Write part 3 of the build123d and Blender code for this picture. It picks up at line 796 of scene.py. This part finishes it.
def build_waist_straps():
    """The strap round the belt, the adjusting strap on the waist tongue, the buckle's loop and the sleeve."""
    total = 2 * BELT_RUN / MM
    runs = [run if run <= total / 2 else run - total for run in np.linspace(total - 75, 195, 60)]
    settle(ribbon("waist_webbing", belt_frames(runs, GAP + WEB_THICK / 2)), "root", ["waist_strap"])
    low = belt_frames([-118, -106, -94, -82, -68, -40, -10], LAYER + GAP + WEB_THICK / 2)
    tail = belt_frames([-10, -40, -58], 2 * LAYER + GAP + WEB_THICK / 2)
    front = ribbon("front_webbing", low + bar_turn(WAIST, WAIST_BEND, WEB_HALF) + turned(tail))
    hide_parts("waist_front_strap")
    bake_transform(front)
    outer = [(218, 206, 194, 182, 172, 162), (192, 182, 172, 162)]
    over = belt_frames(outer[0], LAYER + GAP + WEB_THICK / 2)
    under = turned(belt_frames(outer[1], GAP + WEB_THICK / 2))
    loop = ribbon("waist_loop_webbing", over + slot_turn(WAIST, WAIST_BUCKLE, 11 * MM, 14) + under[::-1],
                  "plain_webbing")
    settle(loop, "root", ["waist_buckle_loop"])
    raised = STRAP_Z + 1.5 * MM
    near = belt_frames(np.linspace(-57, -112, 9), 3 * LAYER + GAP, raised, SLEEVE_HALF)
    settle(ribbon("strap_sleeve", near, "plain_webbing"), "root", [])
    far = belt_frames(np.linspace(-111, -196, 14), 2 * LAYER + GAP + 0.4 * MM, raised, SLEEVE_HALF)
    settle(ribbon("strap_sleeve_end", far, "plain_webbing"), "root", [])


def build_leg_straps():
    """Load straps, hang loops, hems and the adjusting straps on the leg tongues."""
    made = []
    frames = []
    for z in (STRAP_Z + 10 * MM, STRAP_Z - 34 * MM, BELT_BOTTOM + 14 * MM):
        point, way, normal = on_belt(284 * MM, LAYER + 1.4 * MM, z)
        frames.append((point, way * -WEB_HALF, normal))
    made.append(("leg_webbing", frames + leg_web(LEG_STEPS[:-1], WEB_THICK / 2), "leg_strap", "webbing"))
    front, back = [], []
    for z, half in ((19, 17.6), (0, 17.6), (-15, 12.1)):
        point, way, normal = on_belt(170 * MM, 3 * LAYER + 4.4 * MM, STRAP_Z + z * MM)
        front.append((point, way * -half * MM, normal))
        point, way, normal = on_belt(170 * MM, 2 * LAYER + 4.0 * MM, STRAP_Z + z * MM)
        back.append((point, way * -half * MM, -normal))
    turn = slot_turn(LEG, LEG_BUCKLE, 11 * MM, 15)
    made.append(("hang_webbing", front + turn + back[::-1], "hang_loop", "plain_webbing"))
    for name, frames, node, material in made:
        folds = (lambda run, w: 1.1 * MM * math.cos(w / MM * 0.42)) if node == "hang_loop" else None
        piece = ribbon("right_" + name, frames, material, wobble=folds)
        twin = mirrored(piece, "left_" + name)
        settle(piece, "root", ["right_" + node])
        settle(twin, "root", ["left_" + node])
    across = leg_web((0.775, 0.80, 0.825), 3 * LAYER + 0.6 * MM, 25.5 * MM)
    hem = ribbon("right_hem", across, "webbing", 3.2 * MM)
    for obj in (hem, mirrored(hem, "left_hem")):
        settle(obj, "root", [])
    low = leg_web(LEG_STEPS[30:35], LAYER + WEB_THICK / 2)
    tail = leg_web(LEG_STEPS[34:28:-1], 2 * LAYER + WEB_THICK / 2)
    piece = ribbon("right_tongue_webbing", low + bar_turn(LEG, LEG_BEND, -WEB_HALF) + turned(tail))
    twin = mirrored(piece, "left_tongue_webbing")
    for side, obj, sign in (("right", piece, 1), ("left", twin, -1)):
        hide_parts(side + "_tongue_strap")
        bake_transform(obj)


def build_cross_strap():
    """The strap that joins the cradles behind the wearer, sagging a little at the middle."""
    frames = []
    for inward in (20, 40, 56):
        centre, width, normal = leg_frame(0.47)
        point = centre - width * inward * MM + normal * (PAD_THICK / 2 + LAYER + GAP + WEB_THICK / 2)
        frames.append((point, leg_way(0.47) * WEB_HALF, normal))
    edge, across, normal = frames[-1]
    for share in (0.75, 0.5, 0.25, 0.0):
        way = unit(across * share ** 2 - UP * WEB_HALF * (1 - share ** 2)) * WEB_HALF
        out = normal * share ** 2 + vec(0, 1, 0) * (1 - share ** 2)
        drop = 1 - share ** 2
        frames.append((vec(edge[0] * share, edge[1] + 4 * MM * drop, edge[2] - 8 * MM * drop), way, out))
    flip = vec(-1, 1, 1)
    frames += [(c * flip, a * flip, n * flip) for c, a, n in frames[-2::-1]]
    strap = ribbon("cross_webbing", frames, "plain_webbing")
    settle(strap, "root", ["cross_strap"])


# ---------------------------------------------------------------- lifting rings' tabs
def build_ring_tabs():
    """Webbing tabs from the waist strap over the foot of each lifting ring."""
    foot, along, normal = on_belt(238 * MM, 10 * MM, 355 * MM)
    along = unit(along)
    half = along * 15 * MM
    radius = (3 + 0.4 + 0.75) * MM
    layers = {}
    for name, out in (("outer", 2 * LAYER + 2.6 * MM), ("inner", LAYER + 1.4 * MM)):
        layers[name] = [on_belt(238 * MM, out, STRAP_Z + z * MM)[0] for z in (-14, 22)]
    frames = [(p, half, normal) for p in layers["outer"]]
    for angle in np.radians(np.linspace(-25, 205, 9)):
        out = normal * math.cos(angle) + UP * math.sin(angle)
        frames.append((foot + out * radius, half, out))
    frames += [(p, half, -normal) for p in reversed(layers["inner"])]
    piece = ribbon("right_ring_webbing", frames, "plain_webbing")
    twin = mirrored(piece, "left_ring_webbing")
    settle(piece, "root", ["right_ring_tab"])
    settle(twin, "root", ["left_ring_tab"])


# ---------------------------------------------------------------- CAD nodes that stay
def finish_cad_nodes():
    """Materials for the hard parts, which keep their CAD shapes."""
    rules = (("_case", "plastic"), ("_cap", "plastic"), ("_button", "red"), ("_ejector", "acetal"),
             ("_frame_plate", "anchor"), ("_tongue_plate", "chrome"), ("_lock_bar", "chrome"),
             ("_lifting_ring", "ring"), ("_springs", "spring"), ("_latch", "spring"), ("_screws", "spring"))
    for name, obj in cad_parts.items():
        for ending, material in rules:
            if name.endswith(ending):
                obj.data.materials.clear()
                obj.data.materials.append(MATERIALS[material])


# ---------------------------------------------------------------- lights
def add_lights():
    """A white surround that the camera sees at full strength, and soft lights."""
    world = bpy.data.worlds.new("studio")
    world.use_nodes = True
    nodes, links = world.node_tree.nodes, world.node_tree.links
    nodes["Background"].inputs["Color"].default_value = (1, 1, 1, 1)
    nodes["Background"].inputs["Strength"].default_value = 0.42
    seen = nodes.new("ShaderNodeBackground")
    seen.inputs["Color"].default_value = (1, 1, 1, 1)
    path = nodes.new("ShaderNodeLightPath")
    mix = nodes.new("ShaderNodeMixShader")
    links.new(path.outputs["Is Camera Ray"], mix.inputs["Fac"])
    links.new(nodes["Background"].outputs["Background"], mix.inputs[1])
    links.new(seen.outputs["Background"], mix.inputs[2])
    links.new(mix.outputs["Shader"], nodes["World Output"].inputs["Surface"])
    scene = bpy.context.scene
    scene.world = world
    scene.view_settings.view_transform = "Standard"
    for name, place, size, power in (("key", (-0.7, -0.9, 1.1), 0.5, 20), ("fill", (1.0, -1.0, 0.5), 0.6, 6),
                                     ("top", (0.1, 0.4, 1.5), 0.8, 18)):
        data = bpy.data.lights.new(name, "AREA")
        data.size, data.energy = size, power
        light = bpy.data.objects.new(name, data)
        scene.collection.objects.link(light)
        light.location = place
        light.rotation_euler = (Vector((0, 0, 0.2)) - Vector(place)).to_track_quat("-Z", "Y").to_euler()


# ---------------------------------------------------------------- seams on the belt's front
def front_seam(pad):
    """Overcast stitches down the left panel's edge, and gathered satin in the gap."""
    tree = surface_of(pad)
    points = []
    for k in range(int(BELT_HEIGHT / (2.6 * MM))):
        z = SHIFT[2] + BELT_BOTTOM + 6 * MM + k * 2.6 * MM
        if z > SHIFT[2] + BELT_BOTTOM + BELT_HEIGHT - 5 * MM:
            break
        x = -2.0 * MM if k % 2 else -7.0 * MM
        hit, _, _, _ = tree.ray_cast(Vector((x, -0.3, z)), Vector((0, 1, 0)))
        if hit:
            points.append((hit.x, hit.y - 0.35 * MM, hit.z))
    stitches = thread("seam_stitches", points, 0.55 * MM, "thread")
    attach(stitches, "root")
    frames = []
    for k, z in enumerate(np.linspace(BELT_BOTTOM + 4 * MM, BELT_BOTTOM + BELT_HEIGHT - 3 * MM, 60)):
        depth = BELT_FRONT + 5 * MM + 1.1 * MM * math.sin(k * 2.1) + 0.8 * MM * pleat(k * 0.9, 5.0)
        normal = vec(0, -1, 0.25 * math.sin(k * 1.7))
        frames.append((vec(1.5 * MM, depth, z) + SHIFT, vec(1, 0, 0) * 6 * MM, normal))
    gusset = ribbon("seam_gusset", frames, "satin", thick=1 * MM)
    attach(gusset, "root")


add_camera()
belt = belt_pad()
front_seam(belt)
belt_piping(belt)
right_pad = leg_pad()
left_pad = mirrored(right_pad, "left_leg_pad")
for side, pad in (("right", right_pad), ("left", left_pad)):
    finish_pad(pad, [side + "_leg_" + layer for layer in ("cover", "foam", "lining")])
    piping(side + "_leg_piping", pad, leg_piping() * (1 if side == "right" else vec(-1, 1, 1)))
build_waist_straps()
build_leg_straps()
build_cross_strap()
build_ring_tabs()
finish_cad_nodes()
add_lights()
---
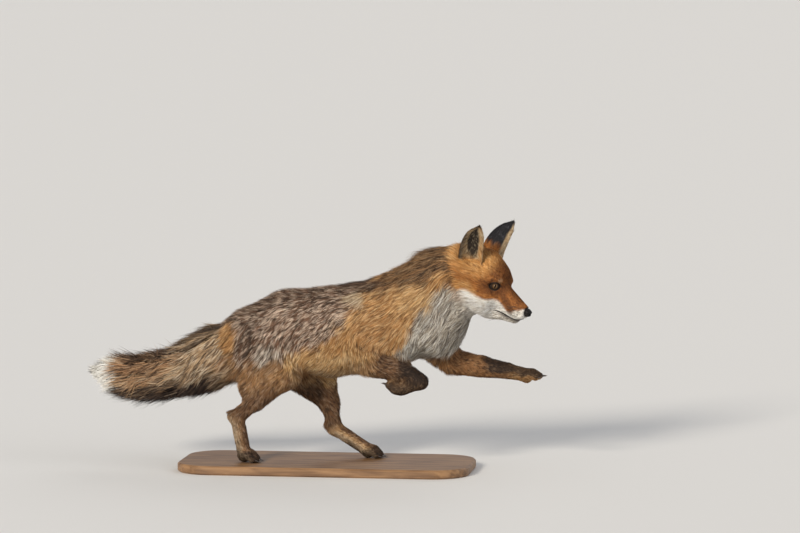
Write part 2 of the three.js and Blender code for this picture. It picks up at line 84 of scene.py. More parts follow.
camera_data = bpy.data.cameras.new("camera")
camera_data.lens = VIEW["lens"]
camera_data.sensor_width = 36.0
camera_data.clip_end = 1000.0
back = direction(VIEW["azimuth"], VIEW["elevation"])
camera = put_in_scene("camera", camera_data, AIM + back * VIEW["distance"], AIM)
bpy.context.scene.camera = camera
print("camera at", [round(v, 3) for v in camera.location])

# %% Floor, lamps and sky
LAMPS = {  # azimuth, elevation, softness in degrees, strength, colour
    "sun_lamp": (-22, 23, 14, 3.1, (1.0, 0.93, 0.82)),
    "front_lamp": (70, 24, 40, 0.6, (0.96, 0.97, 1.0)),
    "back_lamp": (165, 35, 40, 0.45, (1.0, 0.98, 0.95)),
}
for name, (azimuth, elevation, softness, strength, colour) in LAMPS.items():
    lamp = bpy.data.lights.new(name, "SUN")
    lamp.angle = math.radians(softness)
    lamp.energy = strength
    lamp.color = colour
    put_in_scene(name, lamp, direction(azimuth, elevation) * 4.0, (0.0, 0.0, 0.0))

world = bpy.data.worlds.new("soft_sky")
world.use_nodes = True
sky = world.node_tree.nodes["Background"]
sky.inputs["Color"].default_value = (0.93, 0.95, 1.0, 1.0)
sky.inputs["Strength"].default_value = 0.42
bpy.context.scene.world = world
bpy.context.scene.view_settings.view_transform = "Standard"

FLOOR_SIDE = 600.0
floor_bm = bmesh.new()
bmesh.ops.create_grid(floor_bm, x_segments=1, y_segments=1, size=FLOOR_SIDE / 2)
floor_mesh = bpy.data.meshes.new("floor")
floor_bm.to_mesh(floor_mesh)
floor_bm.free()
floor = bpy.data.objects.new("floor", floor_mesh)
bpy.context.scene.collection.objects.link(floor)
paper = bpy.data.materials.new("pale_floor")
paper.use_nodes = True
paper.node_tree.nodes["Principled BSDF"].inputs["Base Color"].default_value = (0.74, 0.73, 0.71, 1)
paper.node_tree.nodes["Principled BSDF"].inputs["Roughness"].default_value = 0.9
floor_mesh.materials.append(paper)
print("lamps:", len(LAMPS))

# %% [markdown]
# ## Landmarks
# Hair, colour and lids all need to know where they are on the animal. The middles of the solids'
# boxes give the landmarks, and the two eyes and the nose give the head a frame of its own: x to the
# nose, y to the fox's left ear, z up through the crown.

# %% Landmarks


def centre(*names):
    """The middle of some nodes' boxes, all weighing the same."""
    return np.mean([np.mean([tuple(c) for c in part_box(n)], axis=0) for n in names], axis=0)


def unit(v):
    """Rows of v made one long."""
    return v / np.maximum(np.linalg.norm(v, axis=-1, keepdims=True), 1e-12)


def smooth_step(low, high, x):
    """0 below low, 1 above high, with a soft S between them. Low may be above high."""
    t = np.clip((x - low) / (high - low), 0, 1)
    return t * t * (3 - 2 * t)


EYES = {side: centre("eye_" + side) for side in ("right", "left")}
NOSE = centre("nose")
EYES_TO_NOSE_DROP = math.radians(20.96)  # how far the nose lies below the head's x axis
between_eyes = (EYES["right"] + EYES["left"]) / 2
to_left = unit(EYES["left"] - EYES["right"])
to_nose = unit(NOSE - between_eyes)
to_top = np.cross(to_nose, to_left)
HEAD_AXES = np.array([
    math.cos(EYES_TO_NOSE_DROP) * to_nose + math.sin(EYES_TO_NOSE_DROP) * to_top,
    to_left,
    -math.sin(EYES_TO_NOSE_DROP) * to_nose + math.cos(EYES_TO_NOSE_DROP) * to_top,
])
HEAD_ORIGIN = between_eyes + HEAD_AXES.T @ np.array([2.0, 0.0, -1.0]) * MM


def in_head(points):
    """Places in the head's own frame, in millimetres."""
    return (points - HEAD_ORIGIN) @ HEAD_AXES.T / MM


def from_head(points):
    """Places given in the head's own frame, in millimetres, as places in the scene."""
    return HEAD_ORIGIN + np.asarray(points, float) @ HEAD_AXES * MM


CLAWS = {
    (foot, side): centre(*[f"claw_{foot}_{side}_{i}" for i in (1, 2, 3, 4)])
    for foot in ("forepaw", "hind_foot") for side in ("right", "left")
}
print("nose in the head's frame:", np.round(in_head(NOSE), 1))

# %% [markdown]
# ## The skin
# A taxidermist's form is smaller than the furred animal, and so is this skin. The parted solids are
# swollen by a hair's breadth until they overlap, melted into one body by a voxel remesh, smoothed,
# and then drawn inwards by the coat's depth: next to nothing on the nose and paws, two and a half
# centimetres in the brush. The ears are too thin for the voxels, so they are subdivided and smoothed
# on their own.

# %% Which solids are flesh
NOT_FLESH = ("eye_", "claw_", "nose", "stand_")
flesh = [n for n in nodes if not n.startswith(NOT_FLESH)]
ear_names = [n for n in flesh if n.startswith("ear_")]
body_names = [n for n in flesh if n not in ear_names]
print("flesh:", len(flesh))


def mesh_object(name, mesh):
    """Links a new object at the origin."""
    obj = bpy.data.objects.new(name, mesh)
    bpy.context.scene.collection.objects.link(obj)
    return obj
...
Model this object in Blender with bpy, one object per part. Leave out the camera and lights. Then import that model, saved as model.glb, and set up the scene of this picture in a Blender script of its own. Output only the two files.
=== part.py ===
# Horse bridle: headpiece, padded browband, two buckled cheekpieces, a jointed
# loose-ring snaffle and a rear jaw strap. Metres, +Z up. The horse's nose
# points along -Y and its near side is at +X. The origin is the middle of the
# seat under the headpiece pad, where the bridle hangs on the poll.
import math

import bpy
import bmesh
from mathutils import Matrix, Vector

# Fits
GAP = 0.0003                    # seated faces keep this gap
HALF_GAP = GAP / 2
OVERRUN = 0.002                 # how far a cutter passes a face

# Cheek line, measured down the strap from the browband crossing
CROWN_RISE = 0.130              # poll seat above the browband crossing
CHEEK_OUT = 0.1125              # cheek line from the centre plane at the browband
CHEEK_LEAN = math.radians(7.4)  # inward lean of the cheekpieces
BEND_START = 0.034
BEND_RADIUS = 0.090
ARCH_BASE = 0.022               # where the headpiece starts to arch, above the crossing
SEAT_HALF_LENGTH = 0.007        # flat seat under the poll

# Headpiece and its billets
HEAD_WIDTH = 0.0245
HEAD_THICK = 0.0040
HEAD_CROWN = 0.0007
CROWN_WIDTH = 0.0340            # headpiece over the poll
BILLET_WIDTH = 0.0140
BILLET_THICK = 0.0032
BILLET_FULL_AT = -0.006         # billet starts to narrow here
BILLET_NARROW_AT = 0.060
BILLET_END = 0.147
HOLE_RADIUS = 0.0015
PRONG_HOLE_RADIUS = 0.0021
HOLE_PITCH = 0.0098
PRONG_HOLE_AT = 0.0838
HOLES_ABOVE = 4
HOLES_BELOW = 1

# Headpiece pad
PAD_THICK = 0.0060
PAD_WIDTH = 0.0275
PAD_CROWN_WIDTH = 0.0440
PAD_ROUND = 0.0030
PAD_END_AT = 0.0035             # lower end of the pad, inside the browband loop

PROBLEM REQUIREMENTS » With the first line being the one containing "Write part 2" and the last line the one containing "v in camera.location])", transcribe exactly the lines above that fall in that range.

EXERCISE ANSWER »
Write part 2 of the three.js and Blender code for this picture. It picks up at line 84 of scene.py. More parts follow.
camera_data = bpy.data.cameras.new("camera")
camera_data.lens = VIEW["lens"]
camera_data.sensor_width = 36.0
camera_data.clip_end = 1000.0
back = direction(VIEW["azimuth"], VIEW["elevation"])
camera = put_in_scene("camera", camera_data, AIM + back * VIEW["distance"], AIM)
bpy.context.scene.camera = camera
print("camera at", [round(v, 3) for v in camera.location])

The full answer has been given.